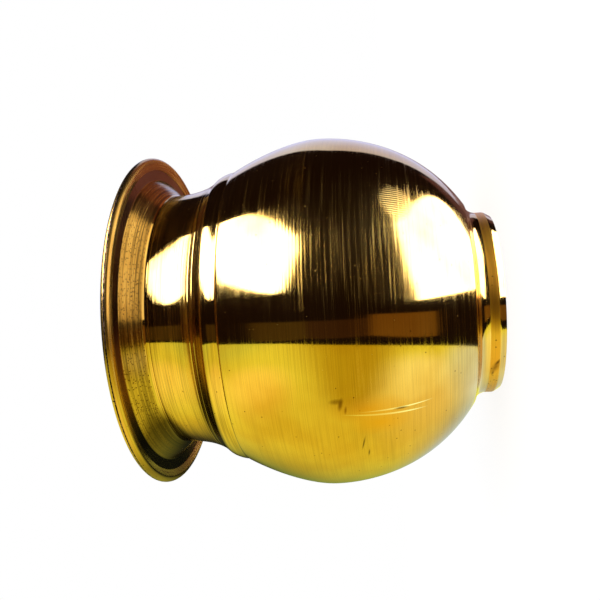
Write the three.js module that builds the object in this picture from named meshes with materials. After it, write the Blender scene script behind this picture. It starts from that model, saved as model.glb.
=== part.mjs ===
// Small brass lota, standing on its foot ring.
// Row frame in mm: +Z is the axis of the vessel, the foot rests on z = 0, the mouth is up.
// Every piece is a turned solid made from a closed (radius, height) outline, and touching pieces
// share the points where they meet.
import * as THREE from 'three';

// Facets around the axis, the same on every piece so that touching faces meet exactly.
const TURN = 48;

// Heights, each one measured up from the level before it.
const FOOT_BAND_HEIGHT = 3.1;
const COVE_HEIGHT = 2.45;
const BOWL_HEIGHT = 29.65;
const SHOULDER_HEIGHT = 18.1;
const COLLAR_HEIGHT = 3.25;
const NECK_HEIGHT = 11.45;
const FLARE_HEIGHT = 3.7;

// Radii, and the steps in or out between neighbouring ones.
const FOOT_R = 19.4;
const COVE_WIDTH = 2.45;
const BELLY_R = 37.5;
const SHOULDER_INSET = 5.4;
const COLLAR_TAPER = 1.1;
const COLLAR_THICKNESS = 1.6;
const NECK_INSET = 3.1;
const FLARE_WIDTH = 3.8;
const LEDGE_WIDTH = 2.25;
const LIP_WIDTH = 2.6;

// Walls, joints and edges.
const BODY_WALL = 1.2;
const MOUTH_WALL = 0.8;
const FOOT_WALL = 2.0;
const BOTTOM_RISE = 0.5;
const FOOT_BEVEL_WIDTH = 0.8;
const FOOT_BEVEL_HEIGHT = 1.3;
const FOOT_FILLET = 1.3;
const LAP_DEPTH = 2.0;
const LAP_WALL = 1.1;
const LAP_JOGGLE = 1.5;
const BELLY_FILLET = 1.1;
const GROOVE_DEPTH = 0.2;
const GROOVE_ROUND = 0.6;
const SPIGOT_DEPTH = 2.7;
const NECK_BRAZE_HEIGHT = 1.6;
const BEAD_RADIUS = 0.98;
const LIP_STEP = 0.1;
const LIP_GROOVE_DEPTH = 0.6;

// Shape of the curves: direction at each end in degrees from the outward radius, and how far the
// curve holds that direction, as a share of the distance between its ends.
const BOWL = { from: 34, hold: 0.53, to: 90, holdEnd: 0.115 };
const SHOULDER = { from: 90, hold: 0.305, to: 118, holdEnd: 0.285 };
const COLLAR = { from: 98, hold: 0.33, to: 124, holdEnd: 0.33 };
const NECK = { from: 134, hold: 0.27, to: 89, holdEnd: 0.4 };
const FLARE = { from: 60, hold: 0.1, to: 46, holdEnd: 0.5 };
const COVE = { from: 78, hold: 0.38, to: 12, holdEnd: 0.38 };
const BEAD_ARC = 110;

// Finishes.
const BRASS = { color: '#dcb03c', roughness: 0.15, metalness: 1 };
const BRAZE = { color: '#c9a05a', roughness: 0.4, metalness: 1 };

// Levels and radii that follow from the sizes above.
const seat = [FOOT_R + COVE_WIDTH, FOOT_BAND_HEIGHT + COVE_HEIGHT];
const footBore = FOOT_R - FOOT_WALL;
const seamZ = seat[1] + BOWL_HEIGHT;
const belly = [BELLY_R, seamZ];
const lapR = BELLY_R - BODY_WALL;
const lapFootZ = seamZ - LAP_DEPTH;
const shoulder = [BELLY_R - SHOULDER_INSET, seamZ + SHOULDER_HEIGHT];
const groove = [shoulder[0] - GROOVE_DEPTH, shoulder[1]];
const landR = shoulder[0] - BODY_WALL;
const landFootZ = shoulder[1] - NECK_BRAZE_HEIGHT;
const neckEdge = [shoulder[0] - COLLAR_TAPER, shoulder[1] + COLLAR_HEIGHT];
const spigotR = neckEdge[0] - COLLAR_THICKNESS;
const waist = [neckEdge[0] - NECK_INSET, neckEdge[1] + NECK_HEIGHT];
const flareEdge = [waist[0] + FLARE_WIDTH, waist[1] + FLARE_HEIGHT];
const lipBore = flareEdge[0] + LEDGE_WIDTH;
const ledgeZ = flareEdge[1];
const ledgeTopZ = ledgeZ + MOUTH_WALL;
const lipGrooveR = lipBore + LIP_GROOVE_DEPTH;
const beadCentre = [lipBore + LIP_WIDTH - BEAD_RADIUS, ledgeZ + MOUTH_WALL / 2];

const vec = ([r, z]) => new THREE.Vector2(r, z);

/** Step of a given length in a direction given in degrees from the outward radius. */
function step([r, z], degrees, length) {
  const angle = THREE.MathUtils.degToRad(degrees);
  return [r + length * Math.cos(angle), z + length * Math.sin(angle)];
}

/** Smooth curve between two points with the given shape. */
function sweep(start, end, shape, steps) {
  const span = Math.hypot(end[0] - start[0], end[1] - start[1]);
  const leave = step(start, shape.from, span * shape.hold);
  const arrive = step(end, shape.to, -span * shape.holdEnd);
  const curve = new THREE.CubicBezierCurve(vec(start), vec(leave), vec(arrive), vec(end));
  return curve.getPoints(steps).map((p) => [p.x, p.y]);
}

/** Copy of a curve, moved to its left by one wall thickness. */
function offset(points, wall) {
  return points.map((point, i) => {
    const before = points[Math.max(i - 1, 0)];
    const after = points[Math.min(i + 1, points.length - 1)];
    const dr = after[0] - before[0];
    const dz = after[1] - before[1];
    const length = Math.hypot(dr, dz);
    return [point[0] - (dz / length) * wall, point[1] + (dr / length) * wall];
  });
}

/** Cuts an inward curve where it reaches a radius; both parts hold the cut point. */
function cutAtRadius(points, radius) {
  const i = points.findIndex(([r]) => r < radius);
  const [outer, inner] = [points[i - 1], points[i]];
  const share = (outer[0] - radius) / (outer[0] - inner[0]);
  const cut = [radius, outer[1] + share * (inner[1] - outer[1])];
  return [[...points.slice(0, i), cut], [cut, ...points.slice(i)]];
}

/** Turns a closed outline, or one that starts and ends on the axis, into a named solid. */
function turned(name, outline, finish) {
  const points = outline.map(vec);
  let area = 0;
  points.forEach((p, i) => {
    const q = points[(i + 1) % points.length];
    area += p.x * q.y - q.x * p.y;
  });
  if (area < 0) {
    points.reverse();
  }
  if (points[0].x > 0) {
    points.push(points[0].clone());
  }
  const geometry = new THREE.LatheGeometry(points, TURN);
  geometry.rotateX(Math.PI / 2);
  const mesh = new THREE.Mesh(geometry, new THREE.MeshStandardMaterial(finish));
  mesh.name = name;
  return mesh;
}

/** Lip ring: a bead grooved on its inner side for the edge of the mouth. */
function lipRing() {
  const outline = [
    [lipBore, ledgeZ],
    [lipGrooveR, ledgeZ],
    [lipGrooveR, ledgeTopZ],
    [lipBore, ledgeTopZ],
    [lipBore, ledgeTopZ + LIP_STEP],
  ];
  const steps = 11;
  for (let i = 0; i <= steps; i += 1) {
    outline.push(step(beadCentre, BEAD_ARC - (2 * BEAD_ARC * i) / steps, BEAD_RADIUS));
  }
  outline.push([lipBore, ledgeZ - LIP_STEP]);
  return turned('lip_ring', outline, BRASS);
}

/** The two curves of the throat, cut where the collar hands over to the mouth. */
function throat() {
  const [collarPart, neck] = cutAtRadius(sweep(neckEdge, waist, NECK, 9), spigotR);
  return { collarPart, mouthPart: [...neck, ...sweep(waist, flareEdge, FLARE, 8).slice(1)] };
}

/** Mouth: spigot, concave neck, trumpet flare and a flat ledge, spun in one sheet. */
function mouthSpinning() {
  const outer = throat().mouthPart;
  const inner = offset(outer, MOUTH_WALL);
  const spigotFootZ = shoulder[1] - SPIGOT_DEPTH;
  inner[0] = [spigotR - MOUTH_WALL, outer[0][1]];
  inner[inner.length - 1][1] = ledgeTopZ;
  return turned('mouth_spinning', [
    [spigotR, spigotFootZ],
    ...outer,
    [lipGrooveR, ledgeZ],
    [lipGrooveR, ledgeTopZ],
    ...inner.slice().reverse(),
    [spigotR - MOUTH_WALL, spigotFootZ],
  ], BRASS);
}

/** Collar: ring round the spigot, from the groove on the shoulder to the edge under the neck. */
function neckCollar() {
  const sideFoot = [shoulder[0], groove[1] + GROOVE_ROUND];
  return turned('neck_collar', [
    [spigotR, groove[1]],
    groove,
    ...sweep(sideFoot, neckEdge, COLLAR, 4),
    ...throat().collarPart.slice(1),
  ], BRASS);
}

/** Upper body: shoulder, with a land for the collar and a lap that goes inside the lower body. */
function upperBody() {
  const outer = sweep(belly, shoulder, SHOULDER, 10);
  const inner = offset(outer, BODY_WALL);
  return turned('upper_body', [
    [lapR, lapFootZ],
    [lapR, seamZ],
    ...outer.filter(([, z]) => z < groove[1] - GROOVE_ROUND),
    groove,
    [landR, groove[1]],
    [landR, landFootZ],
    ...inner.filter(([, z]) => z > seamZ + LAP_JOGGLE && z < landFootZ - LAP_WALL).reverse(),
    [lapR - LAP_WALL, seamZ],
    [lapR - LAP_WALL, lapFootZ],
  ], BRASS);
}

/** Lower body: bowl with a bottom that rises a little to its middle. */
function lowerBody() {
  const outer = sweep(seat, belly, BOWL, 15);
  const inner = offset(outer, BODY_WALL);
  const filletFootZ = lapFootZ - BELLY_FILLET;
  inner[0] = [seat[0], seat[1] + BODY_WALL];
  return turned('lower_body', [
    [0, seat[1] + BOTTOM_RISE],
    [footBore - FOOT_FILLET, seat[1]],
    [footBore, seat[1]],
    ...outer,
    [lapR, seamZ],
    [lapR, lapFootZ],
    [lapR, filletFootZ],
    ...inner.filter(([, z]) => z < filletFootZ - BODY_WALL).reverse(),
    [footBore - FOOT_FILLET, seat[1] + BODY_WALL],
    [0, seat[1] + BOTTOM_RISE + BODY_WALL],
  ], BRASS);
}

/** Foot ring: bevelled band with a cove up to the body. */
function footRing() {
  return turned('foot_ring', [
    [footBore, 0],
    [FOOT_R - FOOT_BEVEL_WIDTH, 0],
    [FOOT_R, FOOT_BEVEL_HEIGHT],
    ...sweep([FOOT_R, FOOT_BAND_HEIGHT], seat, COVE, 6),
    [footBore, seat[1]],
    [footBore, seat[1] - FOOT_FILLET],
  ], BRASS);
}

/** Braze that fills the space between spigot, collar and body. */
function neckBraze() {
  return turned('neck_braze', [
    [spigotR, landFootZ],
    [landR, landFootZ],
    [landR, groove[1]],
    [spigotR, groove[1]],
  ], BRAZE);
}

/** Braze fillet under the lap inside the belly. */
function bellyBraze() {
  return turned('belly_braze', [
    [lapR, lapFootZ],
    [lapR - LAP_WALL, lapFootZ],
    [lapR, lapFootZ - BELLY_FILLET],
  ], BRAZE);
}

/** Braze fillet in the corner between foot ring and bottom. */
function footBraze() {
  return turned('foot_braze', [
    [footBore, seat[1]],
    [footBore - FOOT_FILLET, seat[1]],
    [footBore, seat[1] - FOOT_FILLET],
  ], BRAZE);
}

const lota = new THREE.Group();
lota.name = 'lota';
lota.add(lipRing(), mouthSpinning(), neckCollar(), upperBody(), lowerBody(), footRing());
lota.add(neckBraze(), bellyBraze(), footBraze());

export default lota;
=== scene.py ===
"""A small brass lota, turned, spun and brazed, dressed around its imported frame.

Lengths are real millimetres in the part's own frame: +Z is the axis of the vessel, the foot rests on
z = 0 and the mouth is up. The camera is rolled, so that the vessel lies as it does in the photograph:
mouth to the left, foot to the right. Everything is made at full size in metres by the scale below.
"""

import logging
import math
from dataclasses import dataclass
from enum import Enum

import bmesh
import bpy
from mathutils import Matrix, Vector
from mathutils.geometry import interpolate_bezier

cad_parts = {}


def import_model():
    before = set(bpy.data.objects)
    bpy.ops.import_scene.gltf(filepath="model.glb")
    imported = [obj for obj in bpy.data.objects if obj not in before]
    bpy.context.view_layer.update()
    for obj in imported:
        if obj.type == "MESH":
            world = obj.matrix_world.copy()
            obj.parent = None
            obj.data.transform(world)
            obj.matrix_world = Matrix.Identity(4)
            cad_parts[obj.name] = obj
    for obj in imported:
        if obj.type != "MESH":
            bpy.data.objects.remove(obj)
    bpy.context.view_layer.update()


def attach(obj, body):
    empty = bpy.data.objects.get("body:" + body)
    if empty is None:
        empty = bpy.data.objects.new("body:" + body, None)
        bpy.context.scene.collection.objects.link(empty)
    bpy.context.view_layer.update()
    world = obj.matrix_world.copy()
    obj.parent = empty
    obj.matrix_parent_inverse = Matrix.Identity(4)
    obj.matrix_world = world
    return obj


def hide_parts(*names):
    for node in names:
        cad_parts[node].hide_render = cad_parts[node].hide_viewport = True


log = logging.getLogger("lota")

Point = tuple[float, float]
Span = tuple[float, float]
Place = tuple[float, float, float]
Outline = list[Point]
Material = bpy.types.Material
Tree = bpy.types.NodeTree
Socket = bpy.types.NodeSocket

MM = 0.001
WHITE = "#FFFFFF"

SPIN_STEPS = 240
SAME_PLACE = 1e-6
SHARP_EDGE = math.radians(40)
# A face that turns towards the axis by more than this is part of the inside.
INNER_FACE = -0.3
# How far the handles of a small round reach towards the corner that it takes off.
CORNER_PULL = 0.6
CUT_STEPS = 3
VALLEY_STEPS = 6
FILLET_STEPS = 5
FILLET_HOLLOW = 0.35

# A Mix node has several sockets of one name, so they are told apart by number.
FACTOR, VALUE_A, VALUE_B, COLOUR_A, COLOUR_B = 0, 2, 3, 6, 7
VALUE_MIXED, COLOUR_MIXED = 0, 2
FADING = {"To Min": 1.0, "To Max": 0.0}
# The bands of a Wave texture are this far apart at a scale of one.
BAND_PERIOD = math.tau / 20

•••

Exercise prompt.
Reproduce verbatim only the segment of the listing bounded by the line containing "the belly. */" and the line containing "its imported frame.", with both boundary lines included.

Solution.
/** Braze fillet under the lap inside the belly. */
function bellyBraze() {
  return turned('belly_braze', [
    [lapR, lapFootZ],
    [lapR - LAP_WALL, lapFootZ],
    [lapR, lapFootZ - BELLY_FILLET],
  ], BRAZE);
}

/** Braze fillet in the corner between foot ring and bottom. */
function footBraze() {
  return turned('foot_braze', [
    [footBore, seat[1]],
    [footBore - FOOT_FILLET, seat[1]],
    [footBore, seat[1] - FOOT_FILLET],
  ], BRAZE);
}

const lota = new THREE.Group();
lota.name = 'lota';
lota.add(lipRing(), mouthSpinning(), neckCollar(), upperBody(), lowerBody(), footRing());
lota.add(neckBraze(), bellyBraze(), footBraze());

export default lota;
=== scene.py ===
"""A small brass lota, turned, spun and brazed, dressed around its imported frame.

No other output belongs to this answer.